[begin Material provided]
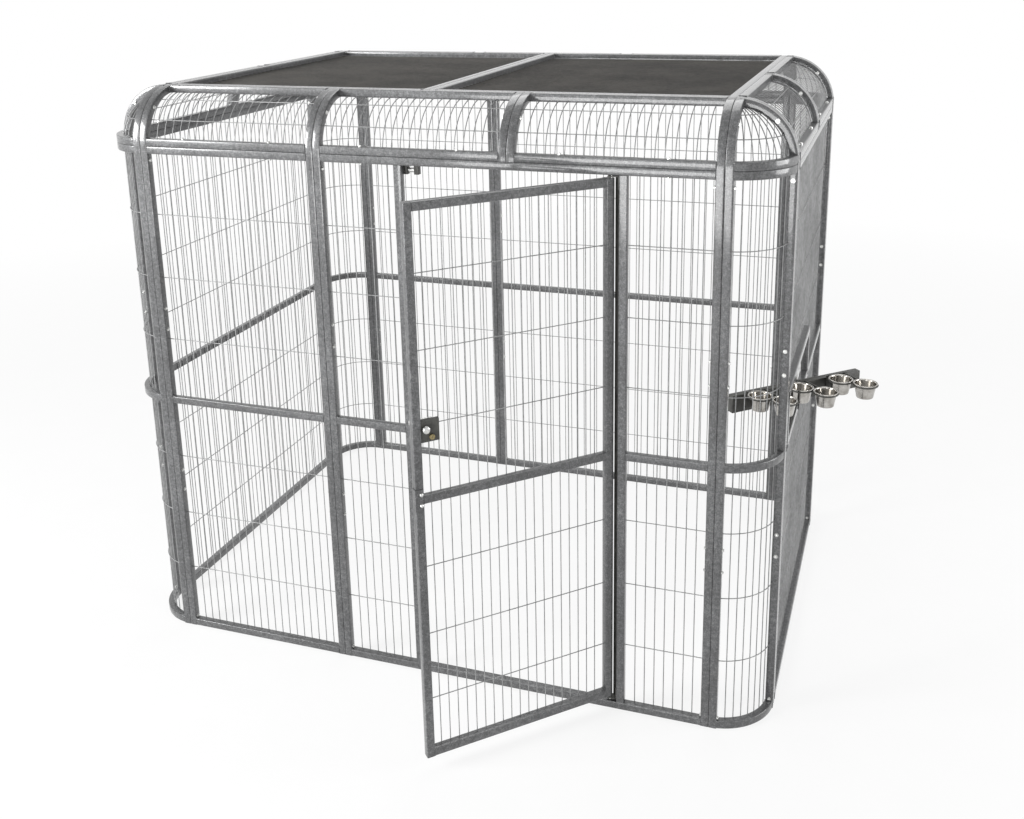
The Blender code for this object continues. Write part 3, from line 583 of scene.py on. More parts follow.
def skin(bm, rings, closed=False):
    """Join rings of points into a skin, capped at both ends unless it closes on itself."""
    made = [[bm.verts.new(point) for point in ring] for ring in rings]
    pairs = list(zip(made, made[1:]))
    if closed:
        pairs.append((made[-1], made[0]))
    for first, second in pairs:
        for n in range(len(first)):
            after = (n + 1) % len(first)
            bm.faces.new((first[n], first[after], second[after], second[n]))
    if not closed:
        bm.faces.new(made[0][::-1])
        bm.faces.new(made[-1])


def bar(bm, start, end, across, deep, size=(TUBE, TUBE), radius=EDGE_RADIUS):
    """A straight bar with rounded edges between two points."""
    outline = rounded_section(*size, radius)
    skin(bm, [[point + across * a + deep * d for a, d in outline] for point in (start, end)])


def circle(centre, out, up, radius, sides):
    """Points round a circle in the plane of two directions."""
    turns = [2 * pi * n / sides for n in range(sides)]
    return [centre + (out * cos(turn) + up * sin(turn)) * radius for turn in turns]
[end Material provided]
◆ Stated exercise: Each line above is to be repeated exactly.

◆ Solution to the exercise:
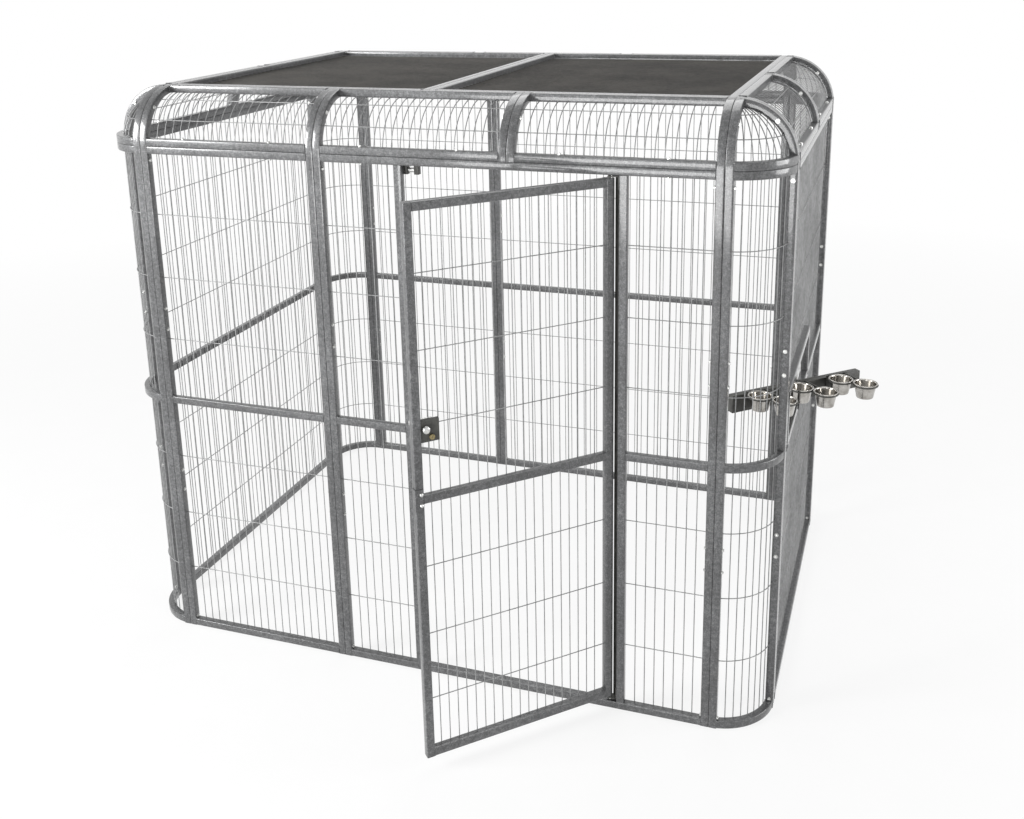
The Blender code for this object continues. Write part 3, from line 583 of scene.py on. More parts follow.
def skin(bm, rings, closed=False):
    """Join rings of points into a skin, capped at both ends unless it closes on itself."""
    made = [[bm.verts.new(point) for point in ring] for ring in rings]
    pairs = list(zip(made, made[1:]))
    if closed:
        pairs.append((made[-1], made[0]))
    for first, second in pairs:
        for n in range(len(first)):
            after = (n + 1) % len(first)
            bm.faces.new((first[n], first[after], second[after], second[n]))
    if not closed:
        bm.faces.new(made[0][::-1])
        bm.faces.new(made[-1])


def bar(bm, start, end, across, deep, size=(TUBE, TUBE), radius=EDGE_RADIUS):
    """A straight bar with rounded edges between two points."""
    outline = rounded_section(*size, radius)
    skin(bm, [[point + across * a + deep * d for a, d in outline] for point in (start, end)])


def circle(centre, out, up, radius, sides):
    """Points round a circle in the plane of two directions."""
    turns = [2 * pi * n / sides for n in range(sides)]
    return [centre + (out * cos(turn) + up * sin(turn)) * radius for turn in turns]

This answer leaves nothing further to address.